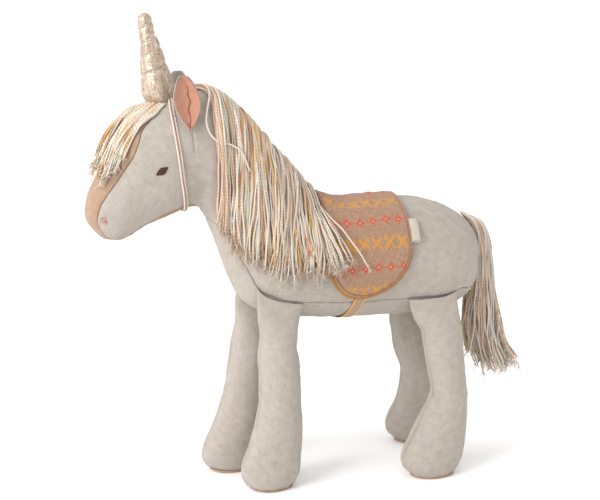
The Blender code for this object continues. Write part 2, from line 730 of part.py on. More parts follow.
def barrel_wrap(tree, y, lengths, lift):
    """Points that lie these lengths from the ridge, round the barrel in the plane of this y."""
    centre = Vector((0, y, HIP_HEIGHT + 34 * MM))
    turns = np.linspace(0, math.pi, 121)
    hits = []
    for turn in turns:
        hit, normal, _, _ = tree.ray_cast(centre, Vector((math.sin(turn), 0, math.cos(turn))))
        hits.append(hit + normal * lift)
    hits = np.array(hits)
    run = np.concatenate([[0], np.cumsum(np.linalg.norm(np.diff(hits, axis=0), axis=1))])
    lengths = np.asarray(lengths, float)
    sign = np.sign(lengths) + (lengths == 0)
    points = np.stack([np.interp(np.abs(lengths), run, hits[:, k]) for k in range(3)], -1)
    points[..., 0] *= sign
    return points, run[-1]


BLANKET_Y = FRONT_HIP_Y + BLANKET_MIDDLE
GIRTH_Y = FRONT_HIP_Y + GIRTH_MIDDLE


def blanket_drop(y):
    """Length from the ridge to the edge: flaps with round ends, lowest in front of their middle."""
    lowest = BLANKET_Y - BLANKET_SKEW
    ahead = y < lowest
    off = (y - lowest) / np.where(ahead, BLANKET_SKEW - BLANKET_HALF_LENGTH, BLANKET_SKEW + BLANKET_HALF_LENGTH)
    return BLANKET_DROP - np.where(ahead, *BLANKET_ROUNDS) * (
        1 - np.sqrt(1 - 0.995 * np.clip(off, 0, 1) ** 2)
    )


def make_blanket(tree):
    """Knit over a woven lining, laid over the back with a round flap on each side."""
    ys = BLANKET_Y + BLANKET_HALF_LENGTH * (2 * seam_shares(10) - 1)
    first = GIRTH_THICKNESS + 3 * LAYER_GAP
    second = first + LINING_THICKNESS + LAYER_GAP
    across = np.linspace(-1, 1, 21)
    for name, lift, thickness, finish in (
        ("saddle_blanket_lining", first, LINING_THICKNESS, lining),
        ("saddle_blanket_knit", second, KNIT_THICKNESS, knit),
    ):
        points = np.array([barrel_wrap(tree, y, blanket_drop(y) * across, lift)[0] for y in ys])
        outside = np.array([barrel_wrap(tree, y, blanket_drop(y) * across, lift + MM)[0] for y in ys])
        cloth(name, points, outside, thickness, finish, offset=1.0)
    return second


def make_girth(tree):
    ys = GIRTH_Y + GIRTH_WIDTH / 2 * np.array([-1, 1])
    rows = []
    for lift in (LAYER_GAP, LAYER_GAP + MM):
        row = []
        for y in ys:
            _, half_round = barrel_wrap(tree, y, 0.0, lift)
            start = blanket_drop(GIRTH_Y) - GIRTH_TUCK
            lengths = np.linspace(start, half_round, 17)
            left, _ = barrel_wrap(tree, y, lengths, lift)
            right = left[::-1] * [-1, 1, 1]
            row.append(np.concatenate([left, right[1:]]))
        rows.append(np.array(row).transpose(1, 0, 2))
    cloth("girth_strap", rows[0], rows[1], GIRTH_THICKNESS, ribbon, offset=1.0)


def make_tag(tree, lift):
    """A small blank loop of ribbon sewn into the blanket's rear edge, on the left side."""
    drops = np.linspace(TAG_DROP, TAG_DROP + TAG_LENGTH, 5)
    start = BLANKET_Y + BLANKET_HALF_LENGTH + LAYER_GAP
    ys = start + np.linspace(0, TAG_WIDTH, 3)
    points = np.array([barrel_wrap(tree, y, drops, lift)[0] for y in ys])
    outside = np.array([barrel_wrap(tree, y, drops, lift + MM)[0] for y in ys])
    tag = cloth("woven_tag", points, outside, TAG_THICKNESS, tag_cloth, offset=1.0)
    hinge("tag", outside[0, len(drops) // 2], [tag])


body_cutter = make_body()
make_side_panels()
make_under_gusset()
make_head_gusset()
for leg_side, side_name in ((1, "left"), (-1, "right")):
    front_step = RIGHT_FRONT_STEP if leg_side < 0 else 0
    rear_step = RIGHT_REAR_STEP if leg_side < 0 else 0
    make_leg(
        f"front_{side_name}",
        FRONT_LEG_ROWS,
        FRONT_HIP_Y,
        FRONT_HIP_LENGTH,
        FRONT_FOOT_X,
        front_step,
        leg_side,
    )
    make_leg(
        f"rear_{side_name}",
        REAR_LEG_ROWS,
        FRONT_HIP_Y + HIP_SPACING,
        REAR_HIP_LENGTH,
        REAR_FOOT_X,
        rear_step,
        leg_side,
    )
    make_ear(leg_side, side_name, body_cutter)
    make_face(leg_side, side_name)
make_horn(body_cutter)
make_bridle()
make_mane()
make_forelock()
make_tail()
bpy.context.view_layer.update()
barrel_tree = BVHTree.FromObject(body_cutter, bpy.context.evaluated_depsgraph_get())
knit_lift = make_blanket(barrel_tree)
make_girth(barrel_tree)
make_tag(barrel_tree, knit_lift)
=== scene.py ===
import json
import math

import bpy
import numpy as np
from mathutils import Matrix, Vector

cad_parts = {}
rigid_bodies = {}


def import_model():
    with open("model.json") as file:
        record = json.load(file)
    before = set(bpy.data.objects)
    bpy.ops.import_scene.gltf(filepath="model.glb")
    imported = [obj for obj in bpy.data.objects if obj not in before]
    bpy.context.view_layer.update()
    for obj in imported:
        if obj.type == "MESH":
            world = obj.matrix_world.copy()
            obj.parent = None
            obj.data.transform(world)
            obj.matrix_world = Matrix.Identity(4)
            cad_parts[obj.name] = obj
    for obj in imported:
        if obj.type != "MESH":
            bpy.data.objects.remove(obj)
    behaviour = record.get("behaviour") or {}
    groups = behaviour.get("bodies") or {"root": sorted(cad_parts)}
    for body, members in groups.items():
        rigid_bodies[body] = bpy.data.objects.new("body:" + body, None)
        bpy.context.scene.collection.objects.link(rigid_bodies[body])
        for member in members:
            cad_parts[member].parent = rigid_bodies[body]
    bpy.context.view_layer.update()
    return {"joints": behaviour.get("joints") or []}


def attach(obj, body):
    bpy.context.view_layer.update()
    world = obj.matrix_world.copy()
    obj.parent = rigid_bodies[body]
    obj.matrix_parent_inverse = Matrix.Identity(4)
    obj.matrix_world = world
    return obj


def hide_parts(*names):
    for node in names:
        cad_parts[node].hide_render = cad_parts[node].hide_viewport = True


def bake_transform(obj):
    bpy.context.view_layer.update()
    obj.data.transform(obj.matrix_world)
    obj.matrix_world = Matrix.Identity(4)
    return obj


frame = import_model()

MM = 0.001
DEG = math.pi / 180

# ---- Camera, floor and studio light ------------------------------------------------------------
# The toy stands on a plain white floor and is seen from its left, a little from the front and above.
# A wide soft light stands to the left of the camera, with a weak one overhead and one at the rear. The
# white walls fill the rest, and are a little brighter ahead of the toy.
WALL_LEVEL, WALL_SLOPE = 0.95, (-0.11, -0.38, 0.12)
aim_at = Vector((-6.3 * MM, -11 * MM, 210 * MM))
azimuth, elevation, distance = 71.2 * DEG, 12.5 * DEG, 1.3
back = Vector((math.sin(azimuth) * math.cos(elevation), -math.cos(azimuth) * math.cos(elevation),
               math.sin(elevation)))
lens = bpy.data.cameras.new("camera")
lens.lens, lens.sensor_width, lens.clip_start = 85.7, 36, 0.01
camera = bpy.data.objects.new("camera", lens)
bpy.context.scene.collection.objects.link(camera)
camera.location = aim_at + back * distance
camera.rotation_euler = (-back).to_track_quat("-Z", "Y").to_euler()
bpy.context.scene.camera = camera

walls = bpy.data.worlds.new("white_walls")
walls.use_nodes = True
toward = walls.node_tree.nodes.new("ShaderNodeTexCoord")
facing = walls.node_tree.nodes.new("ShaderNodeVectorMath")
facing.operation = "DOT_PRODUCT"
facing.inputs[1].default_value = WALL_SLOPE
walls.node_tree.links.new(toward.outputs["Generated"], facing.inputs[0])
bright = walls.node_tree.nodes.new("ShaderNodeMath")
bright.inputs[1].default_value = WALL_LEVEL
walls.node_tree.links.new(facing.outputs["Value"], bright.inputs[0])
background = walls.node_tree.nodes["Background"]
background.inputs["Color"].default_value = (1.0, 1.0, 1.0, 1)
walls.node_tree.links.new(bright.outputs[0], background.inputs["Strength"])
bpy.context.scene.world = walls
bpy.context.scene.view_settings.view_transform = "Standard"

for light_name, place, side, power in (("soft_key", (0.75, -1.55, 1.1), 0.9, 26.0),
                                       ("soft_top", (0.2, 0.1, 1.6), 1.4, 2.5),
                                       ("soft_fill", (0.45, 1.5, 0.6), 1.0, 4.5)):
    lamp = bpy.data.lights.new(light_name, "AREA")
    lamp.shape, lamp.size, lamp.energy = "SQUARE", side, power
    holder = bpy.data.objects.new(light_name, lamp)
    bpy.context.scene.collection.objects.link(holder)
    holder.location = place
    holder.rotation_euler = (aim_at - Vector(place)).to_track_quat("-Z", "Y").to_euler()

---

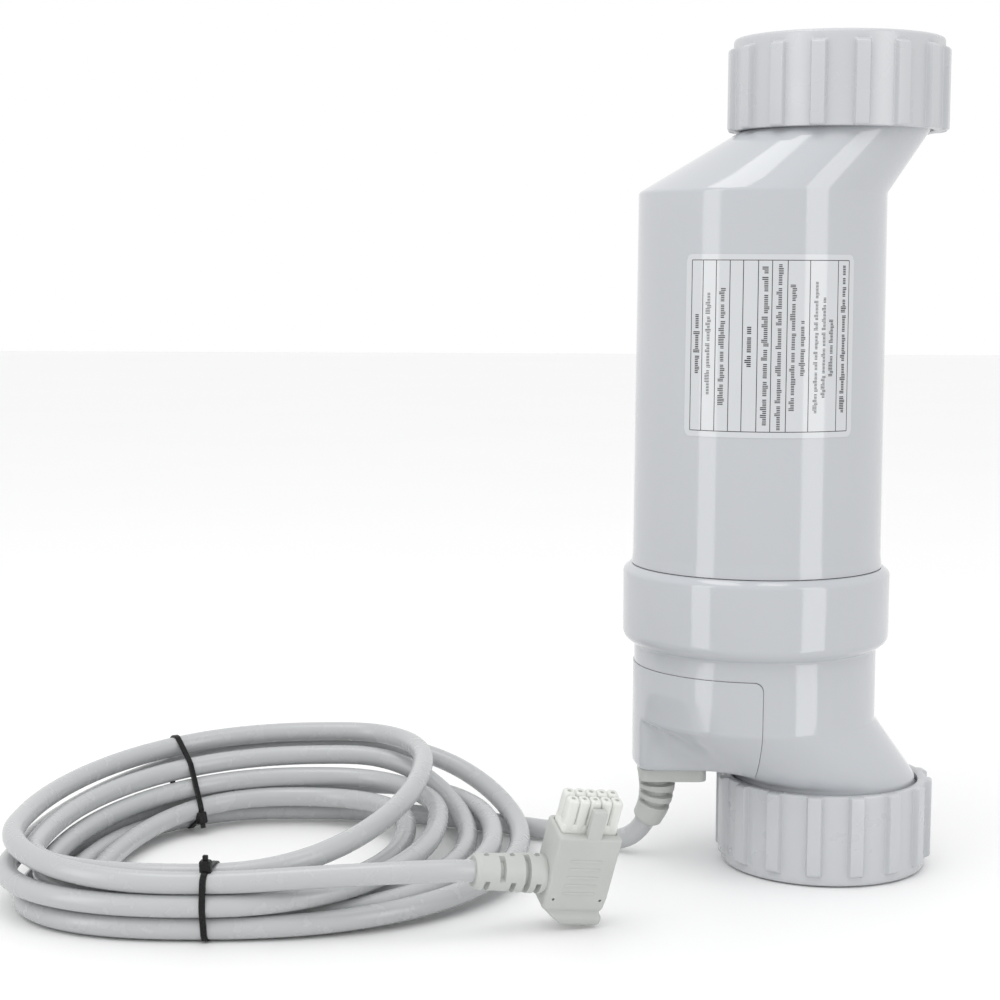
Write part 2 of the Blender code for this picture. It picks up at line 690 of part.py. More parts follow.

- **Task details**
Look through the entries above and quote exactly the lines from the line with "The Blender code for this object" to the line with "GIRTH_Y = FRONT_HIP_Y + GIRTH_MIDDLE", counting both of those lines.

- **Result**
The Blender code for this object continues. Write part 2, from line 730 of part.py on. More parts follow.
def barrel_wrap(tree, y, lengths, lift):
    """Points that lie these lengths from the ridge, round the barrel in the plane of this y."""
    centre = Vector((0, y, HIP_HEIGHT + 34 * MM))
    turns = np.linspace(0, math.pi, 121)
    hits = []
    for turn in turns:
        hit, normal, _, _ = tree.ray_cast(centre, Vector((math.sin(turn), 0, math.cos(turn))))
        hits.append(hit + normal * lift)
    hits = np.array(hits)
    run = np.concatenate([[0], np.cumsum(np.linalg.norm(np.diff(hits, axis=0), axis=1))])
    lengths = np.asarray(lengths, float)
    sign = np.sign(lengths) + (lengths == 0)
    points = np.stack([np.interp(np.abs(lengths), run, hits[:, k]) for k in range(3)], -1)
    points[..., 0] *= sign
    return points, run[-1]


BLANKET_Y = FRONT_HIP_Y + BLANKET_MIDDLE
GIRTH_Y = FRONT_HIP_Y + GIRTH_MIDDLE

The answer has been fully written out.